La crise liée au COVID-19 contraint le juriste à revoir ses fondamentaux contractuels. La prolifération d’avis et d’opinions sur les réseaux sociaux nécessitent une constante remise à niveau pour éviter que des rumeurs infondées ou des principes issus d’autres ordres juridiques ne sèment la confusion dans l’esprit du praticien et de ses clients.
C’est ainsi qu’ayant récemment appris que le Président du Tribunal de commerce de Paris avait considéré – au stade des mesures provisionnelles – que la crise sanitaire liée au COVID-19 pouvait être constitutive, en droit français, d’un cas de force majeure de nature à suspendre des obligations contractuelles de livraisons et de paiement d’un débiteur à l’égard de son co-contractant, (cf. T. com. Paris, 20 mai 2020, Total Direct Energie c. EDF), nous nous sommes interrogés sur la situation en droit suisse.
Le droit suisse des contrats (le code des obligations) ne contient pas de définition de la notion de force majeure, mais considère que celle-ci est un événement extérieur extraordinaire, imprévisible et insurmontable interrompant le lien de causalité entre la violation du contrat et le dommage causé par cette violation. Comme la responsabilité contractuelle en droit suisse est une responsabilité pour faute (art. 97 CO), le débiteur peut donc se libérer de sa responsabilité en prouvant l’absence de faute si son inexécution est provoquée par un cas de force majeure.

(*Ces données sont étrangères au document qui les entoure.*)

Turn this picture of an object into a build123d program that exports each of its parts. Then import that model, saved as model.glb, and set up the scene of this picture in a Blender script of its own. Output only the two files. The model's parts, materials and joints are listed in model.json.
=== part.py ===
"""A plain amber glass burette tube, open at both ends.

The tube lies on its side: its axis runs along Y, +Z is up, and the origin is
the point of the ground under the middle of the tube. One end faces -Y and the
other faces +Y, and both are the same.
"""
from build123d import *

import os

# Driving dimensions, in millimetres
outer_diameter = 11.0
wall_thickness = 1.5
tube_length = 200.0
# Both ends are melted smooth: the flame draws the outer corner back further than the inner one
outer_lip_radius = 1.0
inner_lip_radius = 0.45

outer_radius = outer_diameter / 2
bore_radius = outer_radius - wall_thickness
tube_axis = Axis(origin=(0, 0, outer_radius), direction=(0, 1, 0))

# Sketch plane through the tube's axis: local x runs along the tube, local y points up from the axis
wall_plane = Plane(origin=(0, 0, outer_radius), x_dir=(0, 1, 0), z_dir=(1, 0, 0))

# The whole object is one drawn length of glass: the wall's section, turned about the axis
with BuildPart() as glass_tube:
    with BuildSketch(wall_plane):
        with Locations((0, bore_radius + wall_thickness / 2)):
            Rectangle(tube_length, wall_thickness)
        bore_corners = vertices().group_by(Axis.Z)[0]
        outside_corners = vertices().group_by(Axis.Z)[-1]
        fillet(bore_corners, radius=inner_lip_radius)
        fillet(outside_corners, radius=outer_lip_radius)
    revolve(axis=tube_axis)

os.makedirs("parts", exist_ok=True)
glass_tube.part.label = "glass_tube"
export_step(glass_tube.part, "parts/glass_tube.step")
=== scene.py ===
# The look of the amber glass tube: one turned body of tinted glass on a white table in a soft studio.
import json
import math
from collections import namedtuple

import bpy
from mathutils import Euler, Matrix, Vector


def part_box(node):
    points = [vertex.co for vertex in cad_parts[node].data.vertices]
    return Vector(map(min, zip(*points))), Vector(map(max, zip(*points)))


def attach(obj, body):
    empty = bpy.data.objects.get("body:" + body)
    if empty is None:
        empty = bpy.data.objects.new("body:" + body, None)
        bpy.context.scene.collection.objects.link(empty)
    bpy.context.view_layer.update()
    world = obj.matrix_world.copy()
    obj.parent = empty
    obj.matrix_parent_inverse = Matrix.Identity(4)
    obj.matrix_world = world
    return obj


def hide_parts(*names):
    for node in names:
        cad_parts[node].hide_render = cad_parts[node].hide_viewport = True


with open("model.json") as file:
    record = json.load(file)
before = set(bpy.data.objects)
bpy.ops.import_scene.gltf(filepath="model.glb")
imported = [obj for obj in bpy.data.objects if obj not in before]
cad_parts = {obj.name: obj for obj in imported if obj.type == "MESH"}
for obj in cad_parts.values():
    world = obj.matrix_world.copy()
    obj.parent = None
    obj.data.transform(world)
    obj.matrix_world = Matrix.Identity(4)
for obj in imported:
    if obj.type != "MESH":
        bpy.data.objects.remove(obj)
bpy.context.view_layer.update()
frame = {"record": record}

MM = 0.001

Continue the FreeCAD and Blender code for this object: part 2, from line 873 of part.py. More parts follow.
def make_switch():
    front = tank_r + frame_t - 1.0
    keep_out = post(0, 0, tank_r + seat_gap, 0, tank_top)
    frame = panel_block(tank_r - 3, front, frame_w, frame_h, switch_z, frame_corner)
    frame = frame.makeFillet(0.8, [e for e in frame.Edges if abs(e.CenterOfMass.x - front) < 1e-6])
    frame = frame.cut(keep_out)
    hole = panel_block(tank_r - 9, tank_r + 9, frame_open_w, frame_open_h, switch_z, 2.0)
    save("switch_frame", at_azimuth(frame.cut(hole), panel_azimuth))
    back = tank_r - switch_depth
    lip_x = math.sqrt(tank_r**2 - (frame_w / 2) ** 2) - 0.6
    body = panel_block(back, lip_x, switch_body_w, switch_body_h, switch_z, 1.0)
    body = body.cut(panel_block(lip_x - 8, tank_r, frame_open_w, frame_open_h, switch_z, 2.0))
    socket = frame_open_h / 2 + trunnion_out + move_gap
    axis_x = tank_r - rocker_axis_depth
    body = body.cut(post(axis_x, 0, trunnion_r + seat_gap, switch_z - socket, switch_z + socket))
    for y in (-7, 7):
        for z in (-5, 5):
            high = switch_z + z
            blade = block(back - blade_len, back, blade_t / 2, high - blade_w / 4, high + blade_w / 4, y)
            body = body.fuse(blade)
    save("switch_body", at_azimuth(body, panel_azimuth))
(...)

Il découle de cette conception qu’un cas de force majeure ne saurait permettre en soi l’interruption d’une obligation contractuelle (comme dans la jurisprudence française susmentionnée), mais uniquement exonérer le débiteur frappé de cette incapacité de sa responsabilité dans le dommage subi par son co-contractant. En outre, cette conception permettra de s’exonérer de la responsabilité pour non-exécution, mais non de celle pour mauvaise exécution. Elle ne permettra pas non plus d’annuler l’exécution si les prestations sont devenues inutiles du fait d’un événement de force majeure.

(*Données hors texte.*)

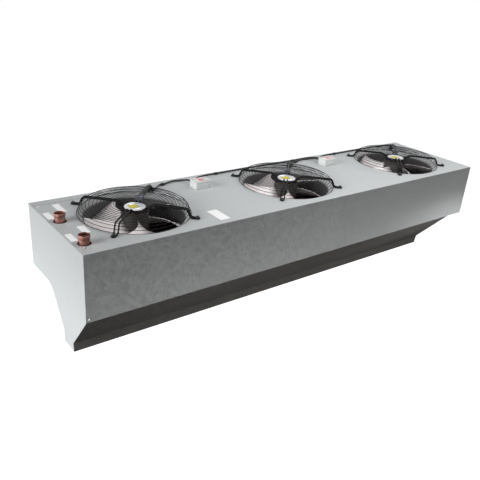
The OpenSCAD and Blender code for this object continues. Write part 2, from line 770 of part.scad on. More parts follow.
module coil_end_plates() color(zinc) for (x = [coil_x0 - t, coil_x1]) {
    half_d = fin_d / 2 + 4;
    lip_x = x < 0 ? x - end_lip_w : x + t;
    along_x(x, x + t) tube_plate(half_d, coil_bottom_z, coil_top_z + 4);
    block([lip_x, -half_d, coil_bottom_z], [lip_x + end_lip_w, half_d, coil_bottom_z + t]);
    block([lip_x, -half_d, coil_top_z + 4 - t], [lip_x + end_lip_w, half_d, coil_top_z + 4]);
}

module coil_rails() color(zinc) for (side = [0, 1]) mirror([0, side, 0]) {
    rail_x0 = coil_x0 - t - end_lip_w;
    rail_x1 = coil_x1 + t + end_lip_w;
    block([rail_x0, y0 + t, coil_bottom_z - t], [rail_x1, y0 + rail_ledge, coil_bottom_z]);
    block([rail_x0, y0 + t, coil_bottom_z - t], [rail_x1, y0 + 2 * t, coil_bottom_z + rail_leg]);
}

// Header across the coil's end, from y_from to y_to, with its pipe up through the top
module header(y_pipe, y_from, y_to, y_feed, y_plug) color(copper) difference() {
    union() {
        translate([pipe_cx, y_from, coil_mid_z]) rotate([-90, 0, 0])
            cylinder(r = header_r, h = y_to - y_from);
        translate([pipe_cx, y_pipe, coil_mid_z]) cylinder(r = pipe_r, h = cup_z + 3 - coil_mid_z);
        translate([pipe_cx, y_pipe, cup_z]) cylinder(r = cup_r, h = pipe_top_z - cup_z);
    }
    translate([pipe_cx, y_from + pipe_wall, coil_mid_z]) rotate([-90, 0, 0])
        cylinder(r = header_r - pipe_wall, h = y_to - y_from - 2 * pipe_wall);
    translate([pipe_cx, y_pipe, coil_mid_z])
        cylinder(r = pipe_r - pipe_wall, h = pipe_top_z - coil_mid_z - 1);
    translate([pipe_cx, y_pipe, pipe_top_z - cup_depth]) cylinder(r = cup_bore_r, h = cup_depth + 1);
    for (z = row_zs) translate([pipe_cx, y_feed, z]) rotate([0, 90, 0])
        cylinder(r = tube_r + tube_fit, h = 2 * header_r);
    translate([pipe_cx, y_plug, coil_mid_z]) rotate([90, 0, 0])
        cylinder(r = plug_r + tube_fit, h = 6 * pipe_wall, center = true);
}

module supply_header()
    header(pipe_front, -header_end_y, pipe_front + pipe_r + 8, column_ys[0], -header_end_y);

module return_header()
    header(pipe_back, pipe_back - pipe_r - 8, header_end_y, column_ys[tube_columns - 1], header_end_y);

module header_plugs() color(brass) for (side = [0, 1]) mirror([0, side, 0])
    translate([pipe_cx, header_end_y, coil_mid_z]) rotate([-90, 0, 0]) {
        cylinder(r = 9, h = 5, $fn = 6);
        translate([0, 0, -6]) cylinder(r = plug_r, h = 7);
    }

// --- Electrical parts ------------------------------------------------------

// Outline of a junction box, all round smaller by an inset
module box_outline(inset = 0) {
    r = box_round - inset;
    translate([inset, inset]) {
        w = box_w - 2 * inset;
        d = box_d - 2 * inset;
        translate([r, 0]) square([w - 2 * r, d]);
        translate([0, r]) square([w, d - 2 * r]);
        for (x = [r, w - r], y = [r, d - r]) translate([x, y]) circle(r);
    }
}

// Places children at the four corner screws of a junction box
module at_box_screws() for (x = [screw_inset, box_w - screw_inset], y = [screw_inset, box_d - screw_inset])
    translate([x, y, 0]) children();

// Places children at the glands of a box, with their axes pointing out of its back
module at_glands(n) for (place = gland_places[n - 1])
    translate([box_xs[n - 1] + box_w / 2 + place * gland_pitch, box_y + box_d, gland_z])
        rotate([-90, 0, 0]) rotate(30) children();

module junction_box(n) color(white) difference() {
    translate([box_xs[n - 1], box_y, 0]) difference() {
        linear_extrude(box_h - lid_h) box_outline();
        difference() {
            translate([0, 0, box_wall]) linear_extrude(box_h) box_outline(box_wall);
            at_box_screws() cylinder(r = 4, h = box_h);
        }
        at_box_screws() translate([0, 0, box_h - lid_h - 12]) cylinder(r = lid_screw_r + tube_fit, h = 20);
    }
    at_glands(n) translate([0, 0, -2 * box_wall])
        cylinder(r = gland_thread_r + tube_fit, h = 3 * box_wall);
}

module junction_lid(n) color(white) translate([box_xs[n - 1], box_y, box_h - lid_h]) difference() {
    linear_extrude(lid_h) box_outline();
    difference() {
        translate([0, 0, -1]) linear_extrude(lid_h - box_wall + 1) box_outline(box_wall);
        at_box_screws() translate([0, 0, -2]) cylinder(r = 5, h = lid_h);
    }
    at_box_screws() translate([0, 0, -1]) {
        cylinder(r = lid_screw_r + 0.3, h = lid_h + 2);
        translate([0, 0, lid_h - 1.5]) cylinder(r = lid_screw_head_r + 0.3, h = 4);
    }
}

module lid_screws() color(steel) for (x = box_xs)
    translate([x, box_y, box_h - 2.5]) at_box_screws() difference() {
        union() {
            cylinder(r = lid_screw_head_r, h = 2.1);
            translate([0, 0, -lid_h - 6]) cylinder(r = lid_screw_r, h = lid_h + 7);
        }
        for (turn = [0, 90]) rotate(turn) translate([-2.4, -0.4, 1.3]) cube([4.8, 0.8, 2]);
    }

module cable_glands() color(white) for (n = boxes) at_glands(n) difference() {
    union() {
        translate([0, 0, -box_wall - 6]) cylinder(r = gland_thread_r, h = box_wall + 7);
        cylinder(r = gland_r, h = 5, $fn = 6);
        translate([0, 0, 5]) cylinder(r = gland_r - 1.4, h = 6);
        translate([0, 0, 11]) cylinder(r1 = gland_r - 1.4, r2 = cable_bore_r + 1.2, h = gland_l - 11);
        translate([0, 0, -box_wall - 3.5]) cylinder(r = gland_r, h = 3.5, $fn = 6);
    }
    translate([0, 0, -box_wall - 7]) cylinder(r = cable_bore_r, h = box_wall + gland_l + 8);
}

// Saddle over a cable that runs along X, standing on a surface at height z
module clip_at(p, z) translate([p[0], p[1], 0]) difference() {
    block([-clip_w / 2, -cable_d / 2 - 4, z], [clip_w / 2, cable_d / 2 + 4, p[2] + cable_d / 2 + 2]);
    translate([0, 0, p[2]]) rotate([0, 90, 0]) cylinder(r = cable_bore_r, h = 2 * clip_w, center = true);
}

module cable_clips() color(black) {
    for (p = panel_clips) clip_at(p, 0);
    for (p = flange_clips) clip_at(p, t);
}

module fan_cable(n) color(black) translate([fan_xs[n - 1], 0, 0])
    swept(concat(arm_points, n == len(fans) ? far_lead : box_lead), cable_d / 2);

module link_cable() color(black) translate([fan_xs[1], 0, 0]) swept(link_lead, cable_d / 2);

module stickers() color(white) {
    for (l = panel_labels) block([x0 + l[0], y0 + l[1], 0], [x0 + l[2], y0 + l[3], label_h]);
    for (x = fan_xs) translate([x, 0, flange_z + flange_h])
        block([hub_label[0], hub_label[1], 0], [hub_label[2], hub_label[3], label_h]);
}

// --- Nodes -----------------------------------------------------------------

top_panel();
front_panel();
back_panel();
left_end_panel();
right_end_panel();
underside_panel();
nozzle_front_plate();
nozzle_rear_plate();
nozzle_end_plate();
partition((fan_xs[0] + fan_xs[1]) / 2);  // partition_1
partition((fan_xs[1] + fan_xs[2]) / 2);  // partition_2
suspension_nuts();
casing_rivets();
for (n = fans) inlet_ring(n);
for (n = fans) guard(n);
guard_bolts();
for (n = fans) motor_flange(n);
for (n = fans) motor_stator(n);
for (n = fans) bearings(n);
for (n = fans) motor_shaft(n);
for (n = fans) rotor_bell(n);
for (n = fans) blades(n);
motor_screws();
terminal_blocks();
coil_fins();
coil_tubes();
coil_end_plates();
coil_rails();
supply_header();
return_header();
header_plugs();
for (n = boxes) junction_box(n);
for (n = boxes) junction_lid(n);
lid_screws();
cable_glands();
cable_clips();
for (n = fans) fan_cable(n);
link_cable();
stickers();
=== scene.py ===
import math

import bpy
from mathutils import Matrix, Vector


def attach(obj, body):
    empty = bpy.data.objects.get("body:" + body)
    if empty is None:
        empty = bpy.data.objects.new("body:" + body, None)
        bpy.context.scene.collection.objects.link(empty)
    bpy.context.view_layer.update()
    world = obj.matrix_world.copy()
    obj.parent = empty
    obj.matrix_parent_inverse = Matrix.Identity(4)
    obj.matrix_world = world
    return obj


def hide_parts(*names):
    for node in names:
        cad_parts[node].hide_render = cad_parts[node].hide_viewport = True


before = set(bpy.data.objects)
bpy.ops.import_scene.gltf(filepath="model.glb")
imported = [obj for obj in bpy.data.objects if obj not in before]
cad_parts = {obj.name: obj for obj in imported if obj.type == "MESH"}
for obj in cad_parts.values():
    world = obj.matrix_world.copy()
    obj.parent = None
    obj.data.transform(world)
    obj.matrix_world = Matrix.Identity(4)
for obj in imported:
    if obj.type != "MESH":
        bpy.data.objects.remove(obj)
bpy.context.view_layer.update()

MM = 0.001
UP = Vector((0, 0, 1))


# --- View ------------------------------------------------------------------
# Seen from the front left and from above, a little more than the casing's length away, with the
# camera slightly rolled, so that the far right end lies high in the frame.
view_azimuth, view_elevation, view_roll = math.radians(-38.92), math.radians(24.67), math.radians(4.43)
view_away = Vector((
    math.sin(view_azimuth) * math.cos(view_elevation),
    -math.cos(view_azimuth) * math.cos(view_elevation),
    math.sin(view_elevation),
))
view_right = UP.cross(view_away).normalized()
view_up = view_away.cross(view_right)
rolled_right = view_right * math.cos(view_roll) + view_up * math.sin(view_roll)
rolled_up = view_up * math.cos(view_roll) - view_right * math.sin(view_roll)
camera = bpy.data.objects.new("camera", bpy.data.cameras.new("camera"))
frame_width, focal_length = 480, 591.5  # both in pixels of the photograph's frame
camera.data.sensor_width = 36
camera.data.lens = camera.data.sensor_width * focal_length / frame_width
camera.data.clip_end = 60
camera_place = (-1.62017, -1.73426, 0.80464)
turned_to_view = Matrix((rolled_right, rolled_up, view_away)).transposed().to_4x4()
camera.matrix_world = Matrix.Translation(camera_place) @ turned_to_view
bpy.context.scene.collection.objects.link(camera)
bpy.context.scene.camera = camera
bpy.context.scene.view_settings.view_transform = "Standard"


# --- Room ------------------------------------------------------------------
# A white floor well under the hanging casing. The main light is a large soft one on the left. Weaker,
# slightly warm ones from the right and from below reach the front, and the air is faintly lit.
class Tone:
    """A value inside a finish. Sums of tones and numbers add Math nodes."""

    def __init__(self, finish, socket):
        self.finish, self.socket = finish, socket

    def worked(self, operation, *values):
        return self.finish.node("Math", {"operation": operation}, dict(enumerate(values)))

    def __add__(self, other):
        return self.worked("ADD", self, other)

    def __sub__(self, other):
        return self.worked("SUBTRACT", self, other)

    def __rsub__(self, other):
        return self.worked("SUBTRACT", other, self)

    def __mul__(self, other):
        return self.worked("MULTIPLY", self, other)

    def __lt__(self, other):
        return self.worked("LESS_THAN", self, other)

    def __gt__(self, other):
        return self.worked("GREATER_THAN", self, other)

    __radd__ = __add__
    __rmul__ = __mul__


class Finish:
    """A material or world made of nodes. node() adds one node and gives back one of its outputs."""

    def __init__(self, owner):
        self.owner = owner
        owner.use_nodes = True
        self.tree = owner.node_tree
        self.tree.nodes.clear()

    def node(self, kind, settings={}, values={}, out=0):
        made = self.tree.nodes.new("ShaderNode" + kind)
        for name, value in settings.items():
            if name == "stops":
                ramp = made.color_ramp.elements
                while len(ramp) < len(value):
                    ramp.new(0.5)
                for stop, (place, colour) in zip(ramp, value):
                    stop.position = place
                    stop.color = (*colour, 1) if hasattr(colour, "__len__") else (colour,) * 3 + (1,)
            else:
                setattr(made, name, value)
        for name, value in values.items():
            if isinstance(value, Tone):
                self.tree.links.new(value.socket, made.inputs[name])
            else:
                socket = made.inputs[name]
                if socket.type == "RGBA" and len(value) == 3:
                    value = (*value, 1)
                socket.default_value = value
        return Tone(self, made.outputs[out]) if made.outputs else None

    def mixed(self, amount, first, second):
        return self.node("Mix", {"data_type": "RGBA"}, {0: amount, 6: first, 7: second}, 2)

    def surfaced(self, values):
        """Ends a material with a surface of these values, and gives it back."""
        self.node("OutputMaterial", {}, {"Surface": self.node("BsdfPrincipled", {}, values)})
        return self.owner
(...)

Pour pallier aux lacunes du droit suisse, il importe donc d’insérer dans les contrats à conclure une clause de force majeure bien pensée et adaptée au cas d’espèce.
Celle-ci devra tout d’abord définir ce que les parties entendent par force majeure. A cet égard, elles veilleront à n’insérer qu’une liste exemplative de cas tombant dans cette définition. Nous recommandons d’y insérer les cas de pandémie ou d’épidémie. Une autre situation qui doit à notre sens également être mentionnée dans la liste des cas de force majeure est celle des sanctions économiques internationales (de plus en plus fréquentes dans notre environnement politique actuel) empêchant par exemple le débiteur d’une prestation de s’approvisionner auprès de tiers frappés d’embargo pour remplir ses obligations contractuelles.
La clause contractuelle de force majeure devra en outre non seulement permettre une exonération de responsabilité, mais aussi prévoir les conséquences de l’inexécution, soit par exemple la fixation d’un délai supplémentaire au débiteur pour s’exécuter, délai au-delà duquel le contrat pourra être résilié.
Notre expérience nous montre toutefois que les Parties (en particulier les banques dispensatrices de crédits – mais aussi les bailleurs) se refusent systématiquement à prévoir une clause de force majeure permettant au débiteur de l’obligation de paiement de s’exonérer de toute responsabilité en cas d’inexécution pour cause de force majeure, l’obligation de paiement étant toujours réputée « possible », même en cas de pandémie ou d’embargo.